Quick way to scrape websites

In this post I want to show a super quick way to scrape websites using the python package requests-html and firefox’s developer tools.

requests-html is really just an extension on top of the popular requests library that adds some html parsing. It supports different ways of traversing the html, including CSS selectors, which is what we can use Firefox for.

Here’s what a sample scraping script might look like.

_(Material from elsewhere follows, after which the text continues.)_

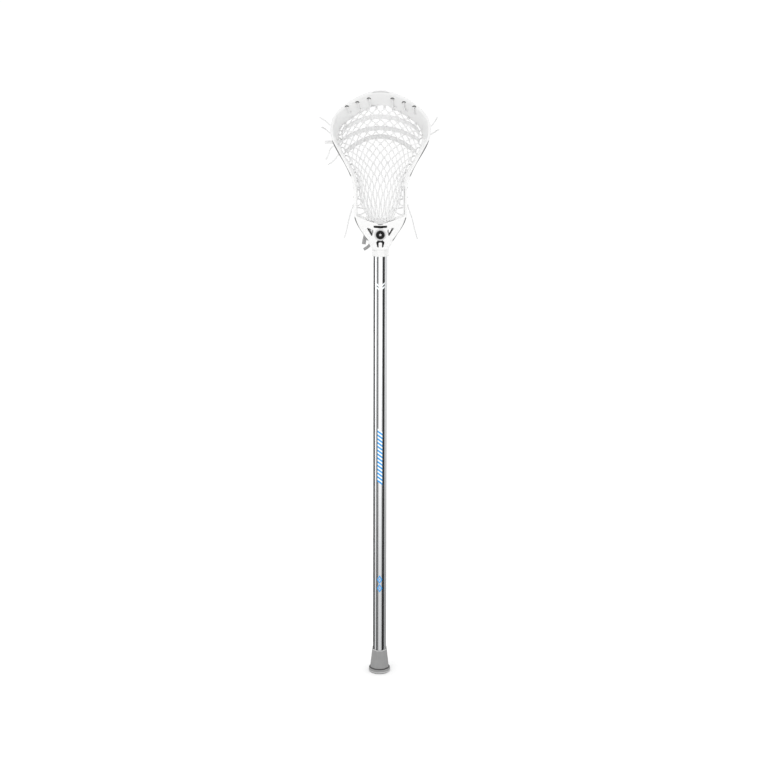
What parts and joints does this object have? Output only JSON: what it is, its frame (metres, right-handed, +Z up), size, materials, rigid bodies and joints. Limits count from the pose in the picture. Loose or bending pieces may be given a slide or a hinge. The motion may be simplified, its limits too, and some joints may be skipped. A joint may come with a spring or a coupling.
{
  "type": "lacrosse stick",
  "caption": "Short lacrosse stick with an octagonal metal shaft, an open moulded head strung with a knotted net pocket, and a rubber butt cap.",
  "frame": {"origin": "centre of the butt cap's flat bottom face", "axes": "+Z runs up the shaft to the scoop, -Y is the open catching face, +Y the back of the pocket, X lies across the head"},
  "size_m": [0.1977, 0.0878, 1.0158],
  "materials": {
    "shaft_alloy": "polished",
    "cap_rubber": "matt",
    "head_nylon": "satin",
    "foam_pad": "matt",
    "badge_black": "gloss",
    "screw_steel": "satin",
    "net_cord": "knotted",
    "nylon_string": "braided",
    "flat_lace": "woven",
    "grey_lace": "woven"
  },
  "bodies": {
    "butt_cap": {"butt_cap": "cap_rubber"},
    "head_screw": {"head_screw": "screw_steel"},
    "stick": {"ball_stop_pad": "foam_pad", "bottom_string": "nylon_string", "head_frame": "head_nylon", "lace_tail": "flat_lace", "net": "net_cord", "shaft": "shaft_alloy", "shooting_lace_lower": "flat_lace", "shooting_lace_middle": "flat_lace", "shooting_lace_upper": "flat_lace", "sidewall_string_left": "nylon_string", "sidewall_string_right": "nylon_string", "string_knots": "nylon_string", "string_tail_lower_left": "nylon_string", "string_tail_middle_left": "nylon_string", "string_tail_side_left": "nylon_string", "string_tail_side_right": "nylon_string", "string_tail_top_left": "nylon_string", "string_tail_top_right": "nylon_string", "string_tail_upper_left": "nylon_string", "string_tail_upper_right": "nylon_string", "throat_badge": "badge_black", "throat_tail_long": "grey_lace", "throat_tail_short": "grey_lace", "top_string": "nylon_string"}
  },
  "joints": [
    {"name": "butt_cap_pull", "type": "slide", "parent": "stick", "child": "butt_cap", "axis": [0, 0, -1], "range_m": [0, 0.045]},
    {"name": "head_screw_withdraw", "type": "slide", "parent": "stick", "child": "head_screw", "axis": [0, 1, 0], "range_m": [0, 0.016]}
  ]
}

from requests_html import HTMLSession

nickname = "tethik"
session = HTMLSession()
r = session.get(f'https://247ctf.com/progress/{nickname}')

# Scrape score
sel = "div.col:nth-child(4) > div:nth-child(1) > div:nth-child(1) > div:nth-child(2) > h4:nth-child(1)"
score = int(r.html.find(sel, first=True).text.replace(",", ""))

# Scrape challs
sel = ".timeline > li > div:nth-child(2) > div:nth-child(1) > div:nth-child(1) > span:nth-child(2) > a:nth-child(1)"
challs = r.html.find(sel)
challs = list(map(lambda ch: ch.text, challs))
print(score, challs)

Writing those selectors can be a bit annoying, so that’s where Firefox comes in. The dev-tools allows you to simply right click the element you want to scrape.

As an example, here’s how

Right click on the element that contains the interesting data, then under “Copy” you find CSS Selector. Note XPath is also an option available for export and is also something that requests-html supports.

Copy that selector into the script and you’re done. 🎉

Note that if you want e.g. a list of items, you may need to adjust the selector to remove nth-child statements to get all similar elements.

Also, this method won’t work on sites that are just pure javascript bundles. Check out selenium for more advanced scraping, which actually hooks into a browser.

Published Feb 5, 2022

python